--- INFORMATION PROVIDED ---
☆ ☆ ☆ ☆ ☆
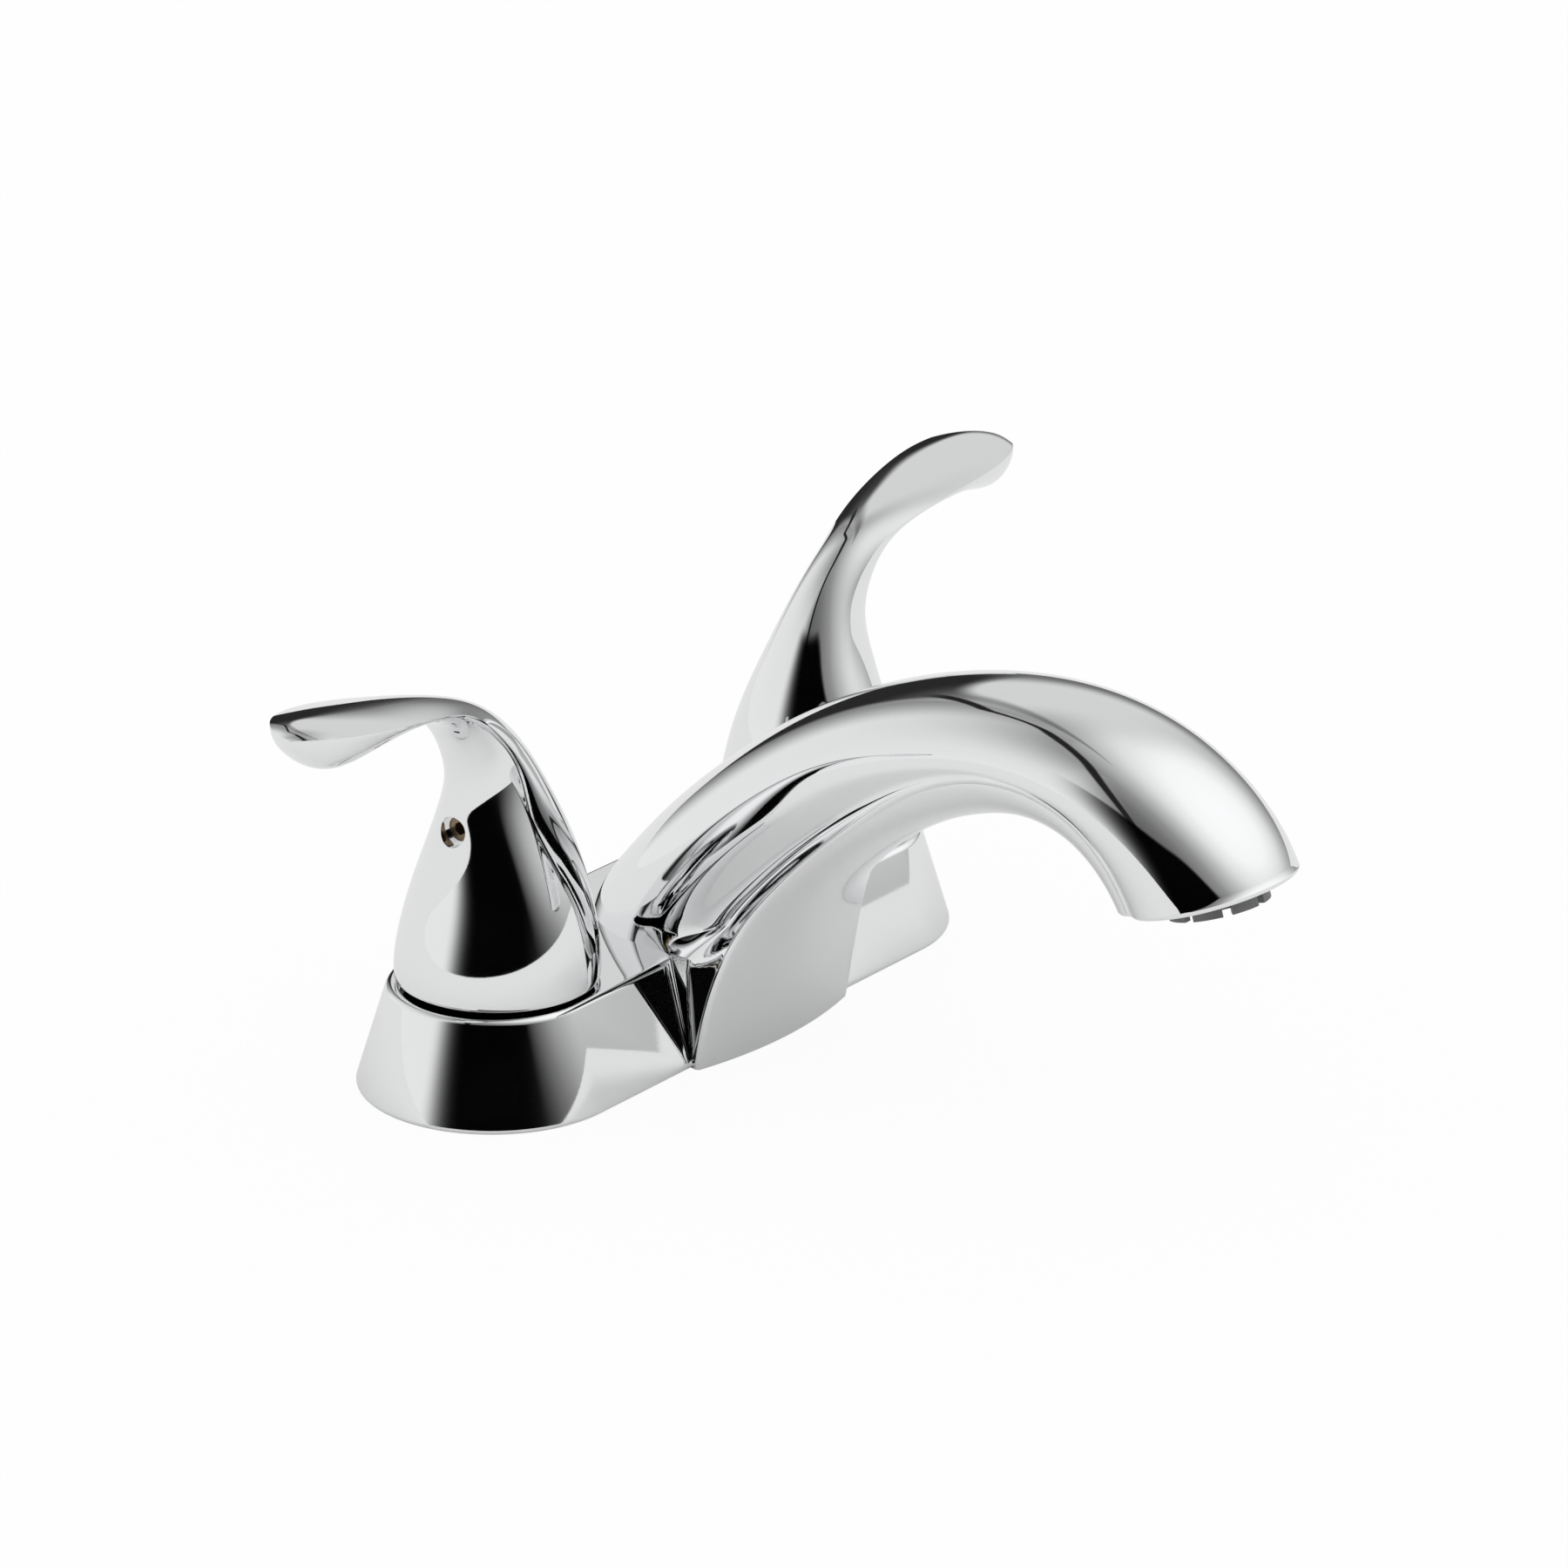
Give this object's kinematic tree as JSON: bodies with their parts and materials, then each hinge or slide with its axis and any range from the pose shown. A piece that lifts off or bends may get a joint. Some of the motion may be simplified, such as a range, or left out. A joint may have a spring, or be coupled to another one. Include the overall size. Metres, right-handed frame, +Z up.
{
  "type": "centerset bathroom faucet",
  "caption": "Chrome centerset basin faucet with an arched spout on a drafted base, lever handles that turn rotary valves, and threaded shanks below the deck.",
  "frame": {"origin": "on the deck plane, midway between the two handle axes", "axes": "+X from the hot handle to the cold handle, -Y towards the user, +Z up from the deck"},
  "size_m": [0.2238, 0.1731, 0.1331],
  "materials": {
    "chrome": "polished chrome plate",
    "brass": "machined brass",
    "steel": "plain stainless steel",
    "rubber": "black rubber",
    "black_plastic": "black moulded plastic",
    "grey_plastic": "dark grey moulded plastic",
    "white_plastic": "white moulded plastic",
    "stem_plastic": "natural acetal"
  },
  "bodies": {
    "body": {"spout_body": "chrome", "deck_plate": "black_plastic", "spout_tee": "brass", "spout_riser": "brass", "aerator_housing": "grey_plastic", "aerator_insert": "white_plastic", "aerator_washer": "rubber", "hot_valve_body": "brass", "hot_seat": "rubber", "hot_seat_spring": "steel", "hot_thrust_washer": "white_plastic", "hot_bonnet_nut": "brass", "hot_supply_tube": "brass", "hot_mounting_nut": "black_plastic", "cold_valve_body": "brass", "cold_seat": "rubber", "cold_seat_spring": "steel", "cold_thrust_washer": "white_plastic", "cold_bonnet_nut": "brass", "cold_supply_tube": "brass", "cold_mounting_nut": "black_plastic"},
    "hot_lever": {"hot_handle": "chrome", "hot_set_screw": "steel", "hot_stem": "stem_plastic", "hot_stem_seal": "rubber"},
    "cold_lever": {"cold_handle": "chrome", "cold_set_screw": "steel", "cold_stem": "stem_plastic", "cold_stem_seal": "rubber"}
  },
  "joints": [
    {"name": "hot_handle_turn", "type": "hinge", "parent": "body", "child": "hot_lever", "pos_m": [-0.0508, 0, 0.03], "axis": [0, 0, 1], "range_deg": [0, 90]},
    {"name": "cold_handle_turn", "type": "hinge", "parent": "body", "child": "cold_lever", "pos_m": [0.0508, 0, 0.03], "axis": [0, 0, 1], "range_deg": [-90, 0]}
  ]
}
☆ ☆ ☆ ☆ ☆
--- INSTRUCTIONS TO FOLLOW ---
Quote every line of the data, word for word.

--- COMPLETE ANSWER ---
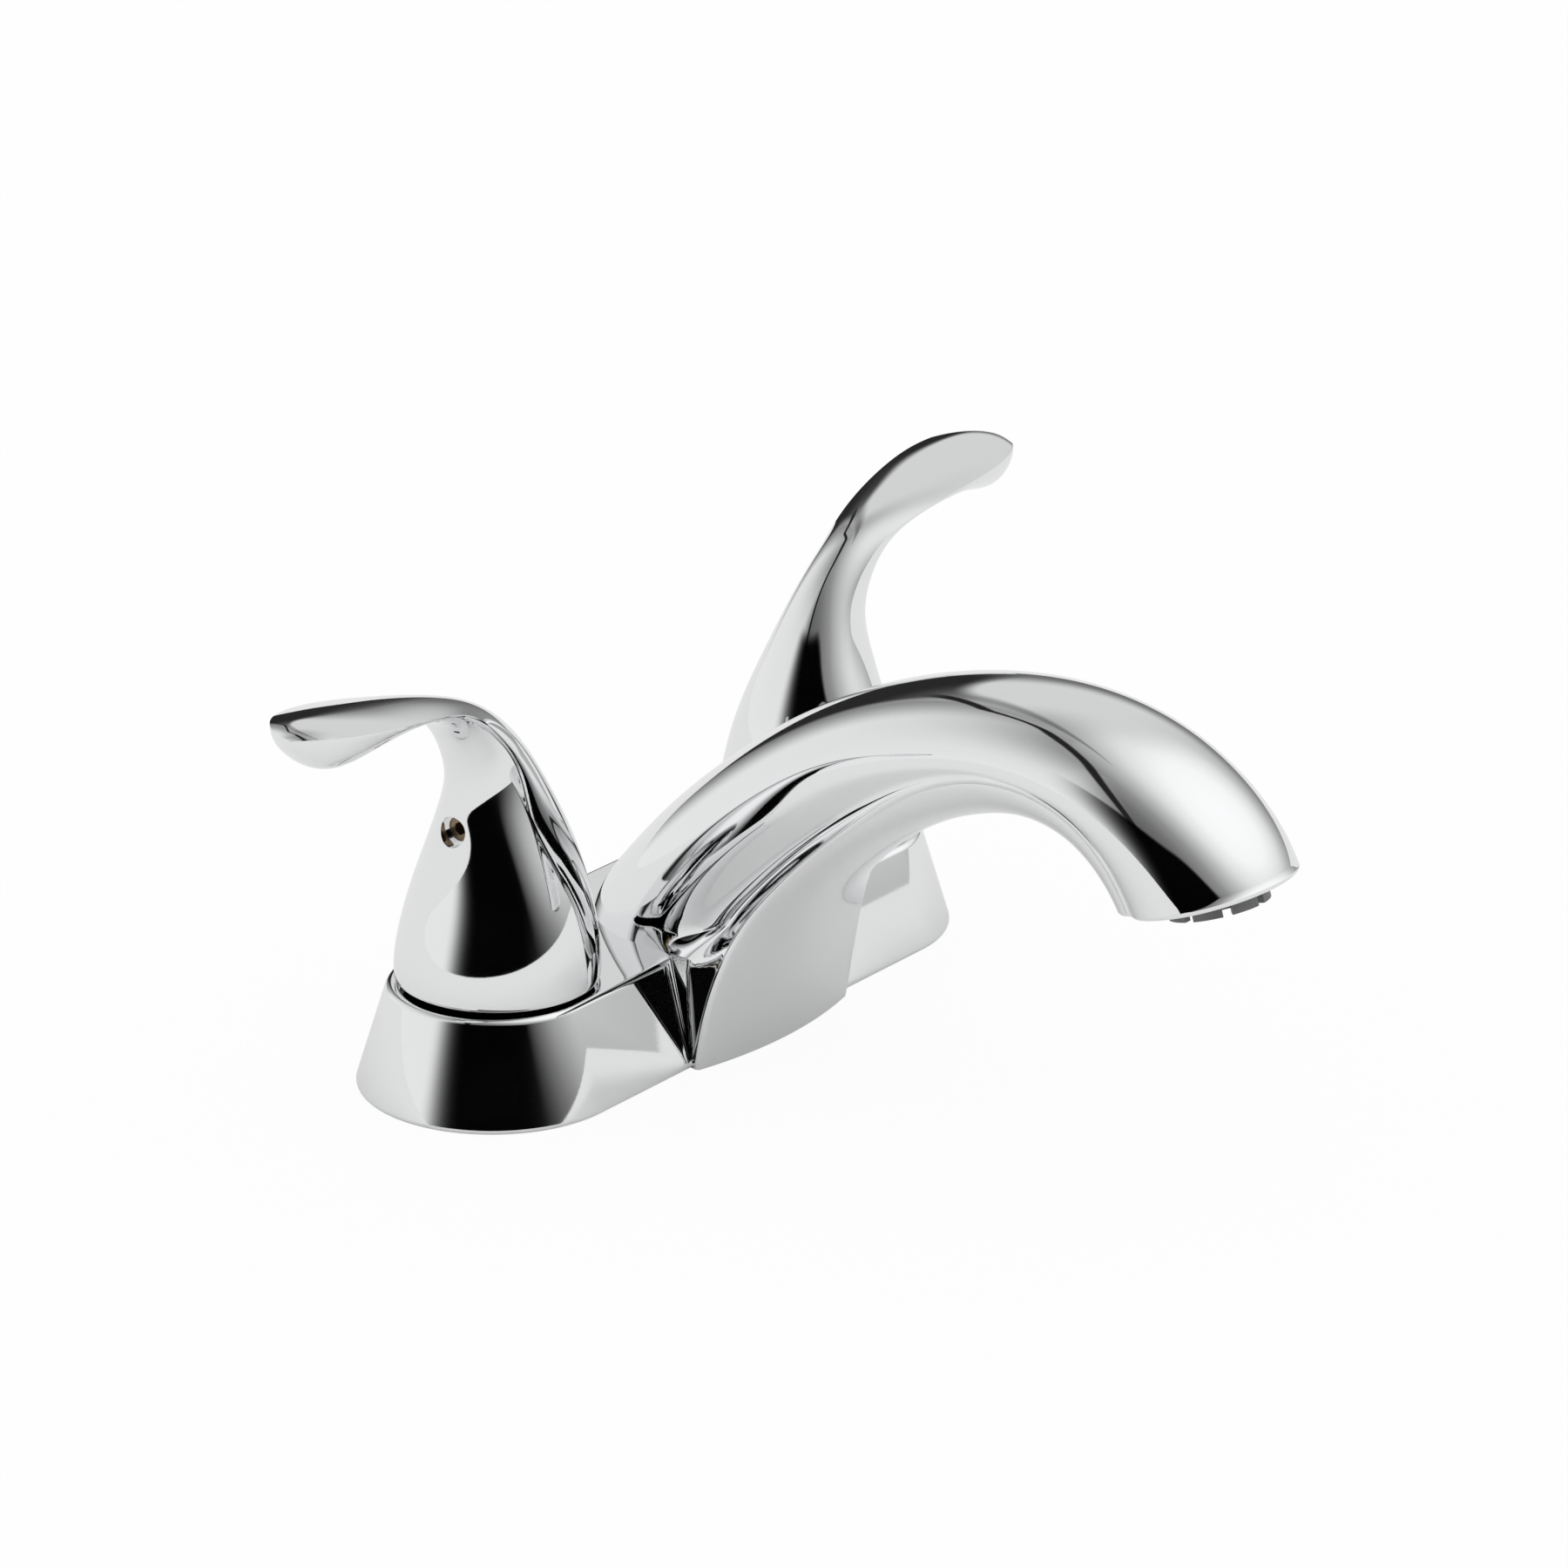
Give this object's kinematic tree as JSON: bodies with their parts and materials, then each hinge or slide with its axis and any range from the pose shown. A piece that lifts off or bends may get a joint. Some of the motion may be simplified, such as a range, or left out. A joint may have a spring, or be coupled to another one. Include the overall size. Metres, right-handed frame, +Z up.
{
  "type": "centerset bathroom faucet",
  "caption": "Chrome centerset basin faucet with an arched spout on a drafted base, lever handles that turn rotary valves, and threaded shanks below the deck.",
  "frame": {"origin": "on the deck plane, midway between the two handle axes", "axes": "+X from the hot handle to the cold handle, -Y towards the user, +Z up from the deck"},
  "size_m": [0.2238, 0.1731, 0.1331],
  "materials": {
    "chrome": "polished chrome plate",
    "brass": "machined brass",
    "steel": "plain stainless steel",
    "rubber": "black rubber",
    "black_plastic": "black moulded plastic",
    "grey_plastic": "dark grey moulded plastic",
    "white_plastic": "white moulded plastic",
    "stem_plastic": "natural acetal"
  },
  "bodies": {
    "body": {"spout_body": "chrome", "deck_plate": "black_plastic", "spout_tee": "brass", "spout_riser": "brass", "aerator_housing": "grey_plastic", "aerator_insert": "white_plastic", "aerator_washer": "rubber", "hot_valve_body": "brass", "hot_seat": "rubber", "hot_seat_spring": "steel", "hot_thrust_washer": "white_plastic", "hot_bonnet_nut": "brass", "hot_supply_tube": "brass", "hot_mounting_nut": "black_plastic", "cold_valve_body": "brass", "cold_seat": "rubber", "cold_seat_spring": "steel", "cold_thrust_washer": "white_plastic", "cold_bonnet_nut": "brass", "cold_supply_tube": "brass", "cold_mounting_nut": "black_plastic"},
    "hot_lever": {"hot_handle": "chrome", "hot_set_screw": "steel", "hot_stem": "stem_plastic", "hot_stem_seal": "rubber"},
    "cold_lever": {"cold_handle": "chrome", "cold_set_screw": "steel", "cold_stem": "stem_plastic", "cold_stem_seal": "rubber"}
  },
  "joints": [
    {"name": "hot_handle_turn", "type": "hinge", "parent": "body", "child": "hot_lever", "pos_m": [-0.0508, 0, 0.03], "axis": [0, 0, 1], "range_deg": [0, 90]},
    {"name": "cold_handle_turn", "type": "hinge", "parent": "body", "child": "cold_lever", "pos_m": [0.0508, 0, 0.03], "axis": [0, 0, 1], "range_deg": [-90, 0]}
  ]
}